[start Data provided]

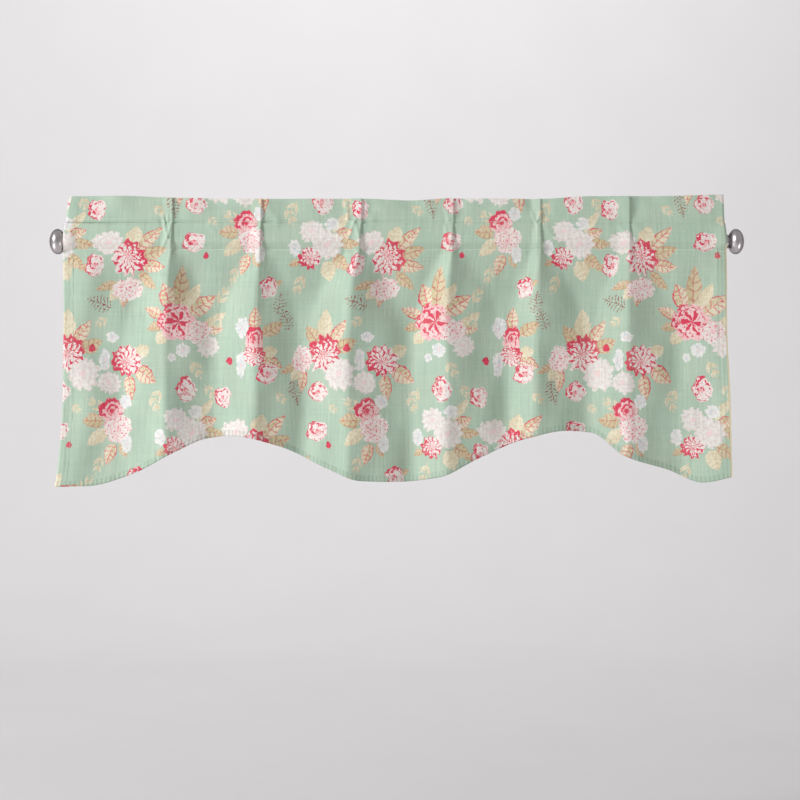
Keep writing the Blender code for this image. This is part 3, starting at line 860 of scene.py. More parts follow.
# Its flowers, in millimetres from its middle. tall: height against width; turn, in whole turns,
# sets their dark side.
Flower = namedtuple("Flower", "kind x z radius tall turn")
FLOWERS = {
    "great mum": (
        Flower("mum", 2, 2, 30, 1.1, 0.12),
        Flower("white", -30, 26, 26, 0.8, 0.1),
        Flower("bud", -50, -10, 15, 1.3, 0.45),
        Flower("blush", 2, -47, 26, 0.75, 0.3),
    ),
    "lone bud": (Flower("bud", 0, 2, 20, 0.85, 0.45), Flower("berry", 20, -20, 5, 1.2, 0.1)),
    "rose posy": (
        Flower("rose", -6, 18, 21, 1.0, 0.35),
        Flower("blue", 16, 32, 11, 1.1, 0.2),
        Flower("blush", 6, -10, 24, 1.0, 0.5),
        Flower("blue", 20, -34, 9, 1.7, 0.6),
        Flower("bud", 38, -86, 15, 1.2, 0.3),
    ),
    "white posy": (
        Flower("white", -16, 20, 22, 0.9, 0.9),
        Flower("mum", -18, -24, 20, 1.0, 0.6),
        Flower("white", 10, -2, 25, 1.0, 0.2),
        Flower("blue", 14, 32, 12, 1.0, 0.4),
        Flower("blue", -42, -8, 10, 1.4, 0.9),
    ),
    "zinnia": (
        Flower("mum", 2, 0, 28, 0.95, 0.55),
        Flower("white", -26, -34, 20, 1.0, 0.4),
        Flower("blue", -34, 2, 9, 2.2, 0.4),
        Flower("blue", -22, 38, 11, 0.8, 0.3),
        Flower("berry", -54, 20, 6, 1.1, 0.4),
    ),
    "peony": (
        Flower("peony", 0, 0, 31, 1.05, 0.42),
        Flower("blush", 34, -16, 22, 0.9, 0.1),
        Flower("white", 50, -38, 19, 0.95, 0.7),
        Flower("blue", 10, -44, 12, 1.0, 0.3),
        Flower("blue", -8, -56, 7, 1.0, 0.8),
        Flower("bud", 14, -106, 17, 1.3, 0.38),
    ),
    "slender": (
        Flower("rose", 4, 6, 17, 1.3, 0.25),
        Flower("mum", 4, -20, 20, 0.95, 0.15),
        Flower("bud", 26, -48, 19, 0.9, 0.45),
        Flower("blue", -16, 24, 12, 1.5, 0.2),
        Flower("blue", -18, -34, 9, 2.4, 0.7),
        Flower("berry", -38, -28, 6, 1.2, 0.3),
        Flower("bud", -50, -86, 16, 1.1, 0.5),
    ),
    "full posy": (
        Flower("mum", 0, 2, 31, 1.0, 0.25),
        Flower("blush", -38, -6, 20, 1.1, 0.8),
        Flower("white", 26, -30, 28, 0.95, 0.6),
        Flower("bud", -12, -58, 18, 0.9, 0.4),
    ),
}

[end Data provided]

Given task
Return the whole listing exactly, with every line included.

Response
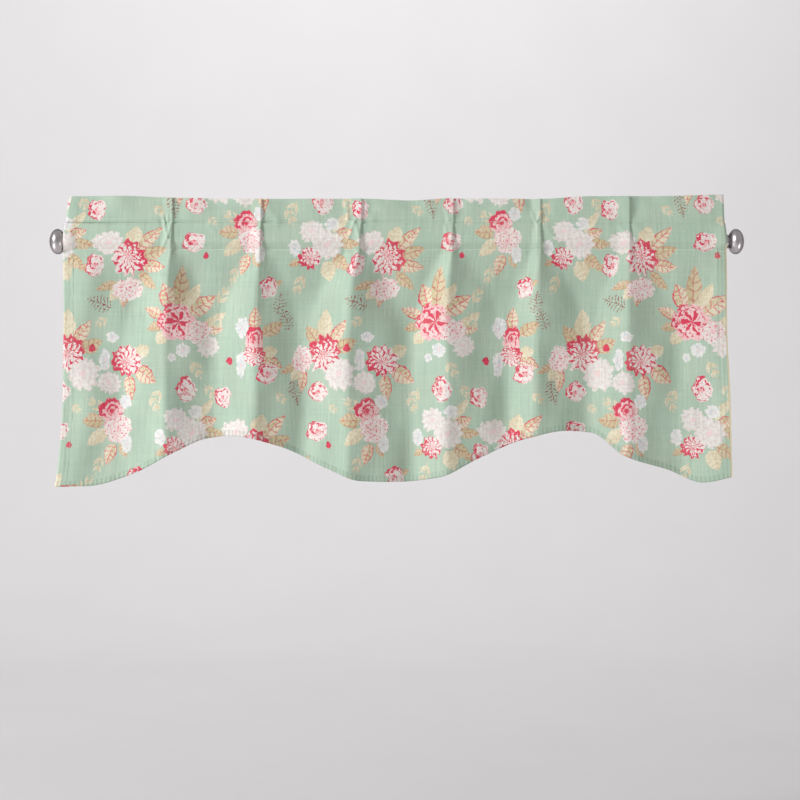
Keep writing the Blender code for this image. This is part 3, starting at line 860 of scene.py. More parts follow.
# Its flowers, in millimetres from its middle. tall: height against width; turn, in whole turns,
# sets their dark side.
Flower = namedtuple("Flower", "kind x z radius tall turn")
FLOWERS = {
    "great mum": (
        Flower("mum", 2, 2, 30, 1.1, 0.12),
        Flower("white", -30, 26, 26, 0.8, 0.1),
        Flower("bud", -50, -10, 15, 1.3, 0.45),
        Flower("blush", 2, -47, 26, 0.75, 0.3),
    ),
    "lone bud": (Flower("bud", 0, 2, 20, 0.85, 0.45), Flower("berry", 20, -20, 5, 1.2, 0.1)),
    "rose posy": (
        Flower("rose", -6, 18, 21, 1.0, 0.35),
        Flower("blue", 16, 32, 11, 1.1, 0.2),
        Flower("blush", 6, -10, 24, 1.0, 0.5),
        Flower("blue", 20, -34, 9, 1.7, 0.6),
        Flower("bud", 38, -86, 15, 1.2, 0.3),
    ),
    "white posy": (
        Flower("white", -16, 20, 22, 0.9, 0.9),
        Flower("mum", -18, -24, 20, 1.0, 0.6),
        Flower("white", 10, -2, 25, 1.0, 0.2),
        Flower("blue", 14, 32, 12, 1.0, 0.4),
        Flower("blue", -42, -8, 10, 1.4, 0.9),
    ),
    "zinnia": (
        Flower("mum", 2, 0, 28, 0.95, 0.55),
        Flower("white", -26, -34, 20, 1.0, 0.4),
        Flower("blue", -34, 2, 9, 2.2, 0.4),
        Flower("blue", -22, 38, 11, 0.8, 0.3),
        Flower("berry", -54, 20, 6, 1.1, 0.4),
    ),
    "peony": (
        Flower("peony", 0, 0, 31, 1.05, 0.42),
        Flower("blush", 34, -16, 22, 0.9, 0.1),
        Flower("white", 50, -38, 19, 0.95, 0.7),
        Flower("blue", 10, -44, 12, 1.0, 0.3),
        Flower("blue", -8, -56, 7, 1.0, 0.8),
        Flower("bud", 14, -106, 17, 1.3, 0.38),
    ),
    "slender": (
        Flower("rose", 4, 6, 17, 1.3, 0.25),
        Flower("mum", 4, -20, 20, 0.95, 0.15),
        Flower("bud", 26, -48, 19, 0.9, 0.45),
        Flower("blue", -16, 24, 12, 1.5, 0.2),
        Flower("blue", -18, -34, 9, 2.4, 0.7),
        Flower("berry", -38, -28, 6, 1.2, 0.3),
        Flower("bud", -50, -86, 16, 1.1, 0.5),
    ),
    "full posy": (
        Flower("mum", 0, 2, 31, 1.0, 0.25),
        Flower("blush", -38, -6, 20, 1.1, 0.8),
        Flower("white", 26, -30, 28, 0.95, 0.6),
        Flower("bud", -12, -58, 18, 0.9, 0.4),
    ),
}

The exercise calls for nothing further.